* Data supplied *
——
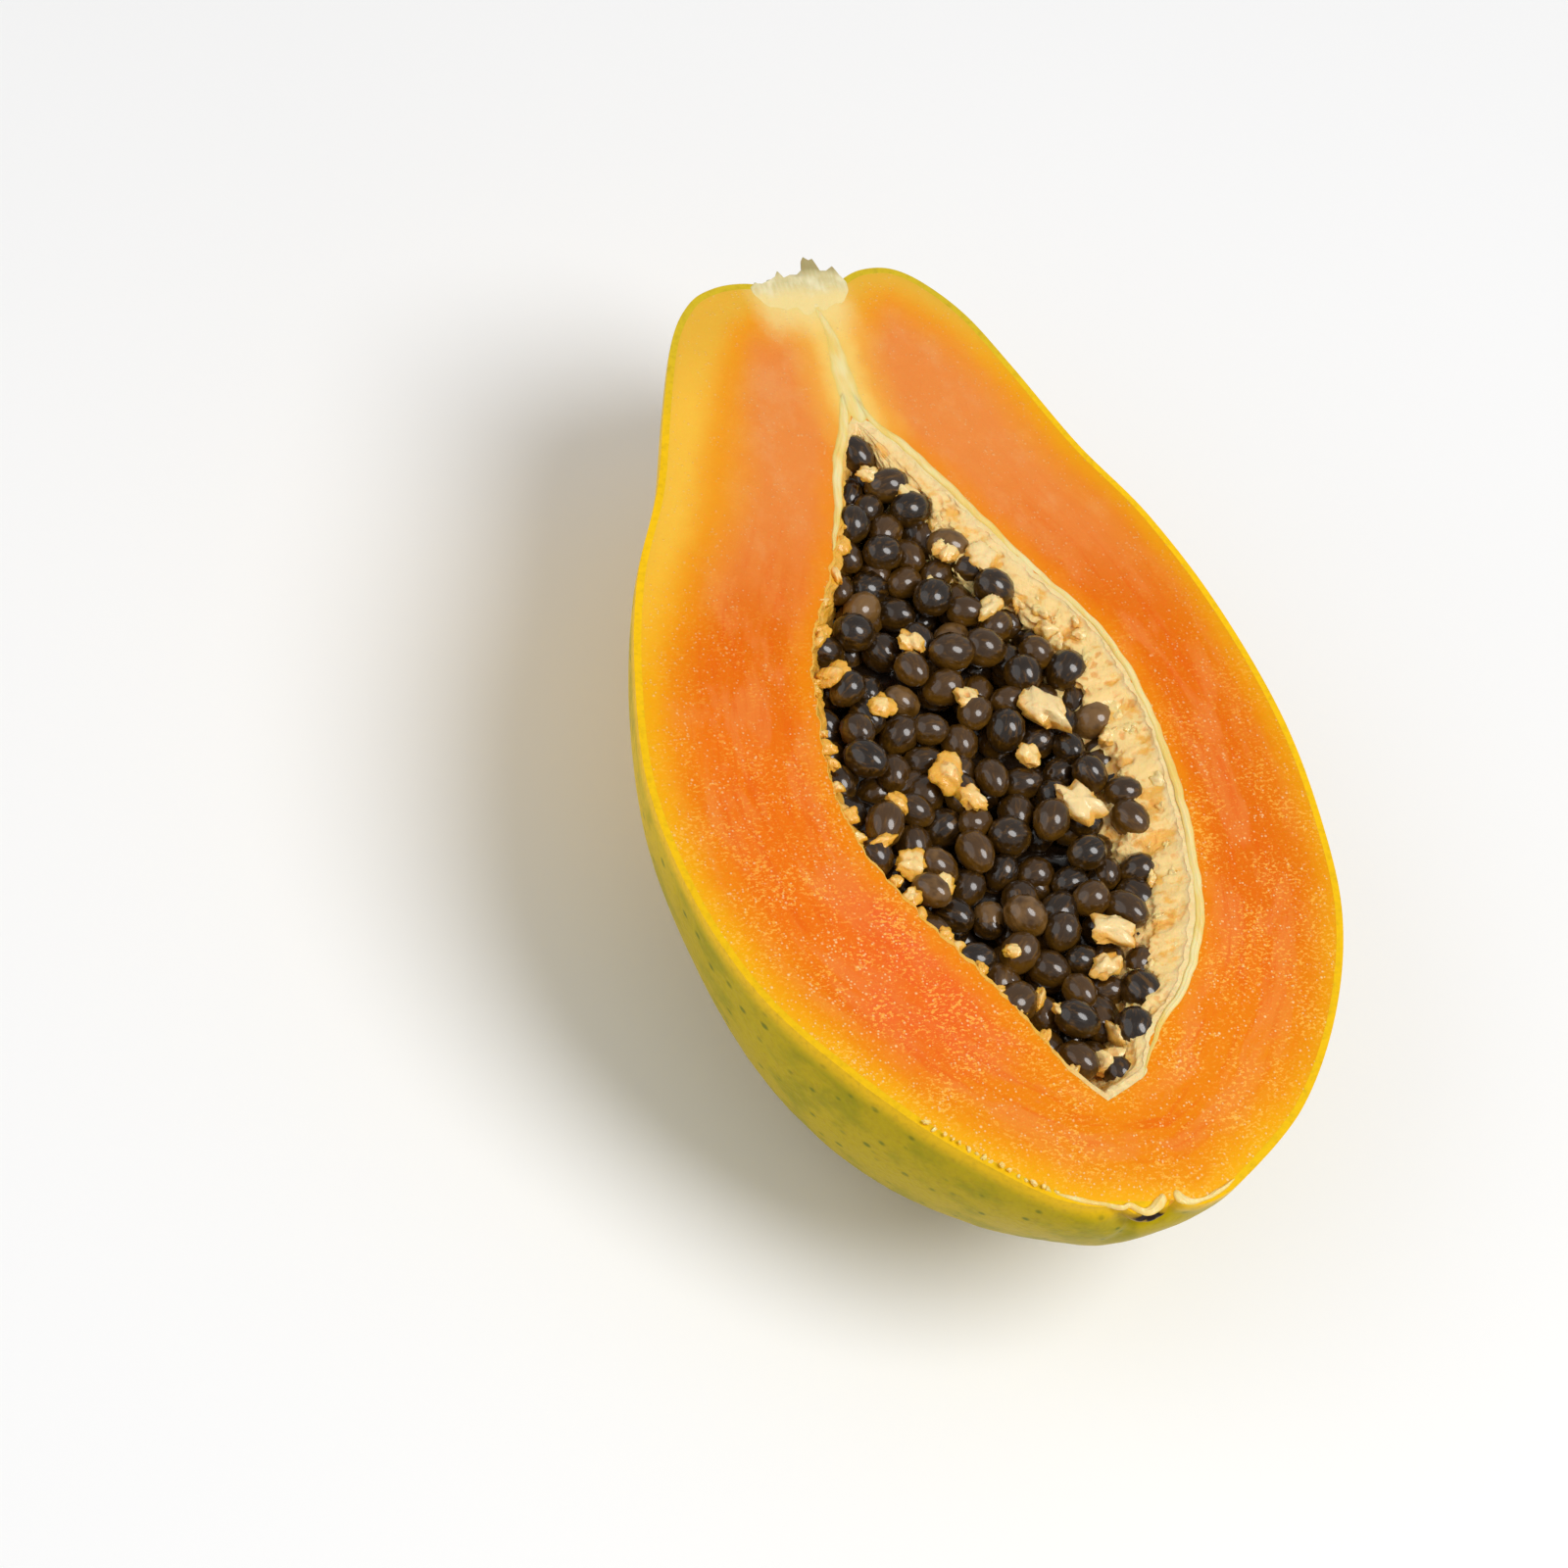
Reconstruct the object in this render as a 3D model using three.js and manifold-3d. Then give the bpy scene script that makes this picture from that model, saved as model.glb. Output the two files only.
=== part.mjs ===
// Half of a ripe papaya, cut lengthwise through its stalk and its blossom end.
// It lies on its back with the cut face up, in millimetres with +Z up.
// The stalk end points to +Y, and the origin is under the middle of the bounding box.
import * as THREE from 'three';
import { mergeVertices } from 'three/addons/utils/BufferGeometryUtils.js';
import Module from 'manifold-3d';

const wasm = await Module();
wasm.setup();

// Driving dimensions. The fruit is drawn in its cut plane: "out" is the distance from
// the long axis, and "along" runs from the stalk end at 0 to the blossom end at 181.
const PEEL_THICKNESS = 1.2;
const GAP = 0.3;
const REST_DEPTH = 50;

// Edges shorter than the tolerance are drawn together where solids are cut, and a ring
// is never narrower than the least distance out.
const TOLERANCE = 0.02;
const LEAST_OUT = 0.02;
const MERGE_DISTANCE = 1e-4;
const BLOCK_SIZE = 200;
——
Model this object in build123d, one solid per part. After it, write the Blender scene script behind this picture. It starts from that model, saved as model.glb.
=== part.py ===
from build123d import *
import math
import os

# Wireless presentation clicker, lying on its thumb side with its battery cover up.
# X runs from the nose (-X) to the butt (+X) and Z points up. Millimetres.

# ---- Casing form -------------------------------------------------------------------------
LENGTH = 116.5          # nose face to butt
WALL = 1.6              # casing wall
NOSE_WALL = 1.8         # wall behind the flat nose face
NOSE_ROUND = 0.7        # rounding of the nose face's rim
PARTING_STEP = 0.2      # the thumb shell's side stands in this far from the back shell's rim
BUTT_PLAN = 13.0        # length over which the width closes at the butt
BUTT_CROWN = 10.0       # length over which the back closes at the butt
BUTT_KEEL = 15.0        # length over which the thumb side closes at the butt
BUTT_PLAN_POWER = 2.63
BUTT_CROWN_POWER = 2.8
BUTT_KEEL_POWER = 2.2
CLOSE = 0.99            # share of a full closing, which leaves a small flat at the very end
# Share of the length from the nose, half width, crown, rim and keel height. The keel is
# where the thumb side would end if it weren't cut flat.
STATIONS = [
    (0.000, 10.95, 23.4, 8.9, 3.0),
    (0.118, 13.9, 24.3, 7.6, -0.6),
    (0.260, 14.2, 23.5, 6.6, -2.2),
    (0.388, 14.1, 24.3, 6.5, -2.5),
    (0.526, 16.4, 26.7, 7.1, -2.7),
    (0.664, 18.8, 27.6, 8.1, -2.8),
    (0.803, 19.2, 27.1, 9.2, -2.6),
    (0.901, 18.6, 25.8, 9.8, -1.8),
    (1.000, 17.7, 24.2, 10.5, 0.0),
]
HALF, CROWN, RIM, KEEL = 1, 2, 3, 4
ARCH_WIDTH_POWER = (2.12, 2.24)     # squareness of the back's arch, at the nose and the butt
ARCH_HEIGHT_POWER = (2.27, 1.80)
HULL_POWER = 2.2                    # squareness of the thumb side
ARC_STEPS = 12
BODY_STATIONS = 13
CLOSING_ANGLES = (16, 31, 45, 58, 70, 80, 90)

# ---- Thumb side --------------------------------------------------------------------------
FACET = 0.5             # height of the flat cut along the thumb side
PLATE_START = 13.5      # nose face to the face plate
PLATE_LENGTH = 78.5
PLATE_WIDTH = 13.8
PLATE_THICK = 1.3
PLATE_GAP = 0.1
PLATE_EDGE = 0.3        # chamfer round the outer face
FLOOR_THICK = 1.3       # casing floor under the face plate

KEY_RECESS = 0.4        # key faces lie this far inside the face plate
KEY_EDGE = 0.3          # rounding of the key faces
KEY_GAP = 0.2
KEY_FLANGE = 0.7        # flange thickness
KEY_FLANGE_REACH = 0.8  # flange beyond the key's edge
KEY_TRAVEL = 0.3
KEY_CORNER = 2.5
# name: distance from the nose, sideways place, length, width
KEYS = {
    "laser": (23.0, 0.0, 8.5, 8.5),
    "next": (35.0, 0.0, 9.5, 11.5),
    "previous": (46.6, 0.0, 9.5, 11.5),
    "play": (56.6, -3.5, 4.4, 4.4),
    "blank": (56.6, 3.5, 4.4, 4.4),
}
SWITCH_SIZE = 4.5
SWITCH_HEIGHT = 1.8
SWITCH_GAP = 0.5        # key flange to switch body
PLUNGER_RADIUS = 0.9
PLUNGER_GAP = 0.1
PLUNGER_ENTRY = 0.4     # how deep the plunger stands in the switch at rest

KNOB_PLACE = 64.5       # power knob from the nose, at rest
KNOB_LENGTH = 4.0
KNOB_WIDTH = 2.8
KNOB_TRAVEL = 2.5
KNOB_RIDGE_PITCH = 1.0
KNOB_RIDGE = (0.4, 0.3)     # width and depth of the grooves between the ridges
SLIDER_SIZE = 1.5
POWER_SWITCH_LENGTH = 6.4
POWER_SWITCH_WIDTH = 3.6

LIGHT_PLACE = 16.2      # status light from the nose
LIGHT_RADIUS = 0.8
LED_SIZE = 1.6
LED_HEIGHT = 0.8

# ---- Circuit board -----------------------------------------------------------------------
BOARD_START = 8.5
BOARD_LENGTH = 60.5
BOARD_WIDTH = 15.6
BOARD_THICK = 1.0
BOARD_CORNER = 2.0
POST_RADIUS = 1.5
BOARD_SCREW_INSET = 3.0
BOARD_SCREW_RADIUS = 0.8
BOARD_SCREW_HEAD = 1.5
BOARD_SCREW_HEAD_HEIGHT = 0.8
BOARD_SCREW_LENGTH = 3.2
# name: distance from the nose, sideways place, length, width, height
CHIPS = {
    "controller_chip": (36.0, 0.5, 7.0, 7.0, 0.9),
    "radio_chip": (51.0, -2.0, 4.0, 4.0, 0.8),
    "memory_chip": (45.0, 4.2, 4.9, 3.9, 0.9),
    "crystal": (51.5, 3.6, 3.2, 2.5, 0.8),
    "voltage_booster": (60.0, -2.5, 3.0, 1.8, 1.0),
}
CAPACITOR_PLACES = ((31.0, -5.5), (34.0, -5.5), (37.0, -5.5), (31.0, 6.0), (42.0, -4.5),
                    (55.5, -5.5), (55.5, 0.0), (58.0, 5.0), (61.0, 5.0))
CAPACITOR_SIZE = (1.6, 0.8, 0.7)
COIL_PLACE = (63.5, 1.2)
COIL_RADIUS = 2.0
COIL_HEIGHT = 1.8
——
* Short problem *
Transcribe precisely the lines between the one that contains "Reconstruct the object" and the one that contains "const BLOCK_SIZE = 200;", counting those two lines as part of the range.

* Answer below *
Reconstruct the object in this render as a 3D model using three.js and manifold-3d. Then give the bpy scene script that makes this picture from that model, saved as model.glb. Output the two files only.
=== part.mjs ===
// Half of a ripe papaya, cut lengthwise through its stalk and its blossom end.
// It lies on its back with the cut face up, in millimetres with +Z up.
// The stalk end points to +Y, and the origin is under the middle of the bounding box.
import * as THREE from 'three';
import { mergeVertices } from 'three/addons/utils/BufferGeometryUtils.js';
import Module from 'manifold-3d';

const wasm = await Module();
wasm.setup();

// Driving dimensions. The fruit is drawn in its cut plane: "out" is the distance from
// the long axis, and "along" runs from the stalk end at 0 to the blossom end at 181.
const PEEL_THICKNESS = 1.2;
const GAP = 0.3;
const REST_DEPTH = 50;

// Edges shorter than the tolerance are drawn together where solids are cut, and a ring
// is never narrower than the least distance out.
const TOLERANCE = 0.02;
const LEAST_OUT = 0.02;
const MERGE_DISTANCE = 1e-4;
const BLOCK_SIZE = 200;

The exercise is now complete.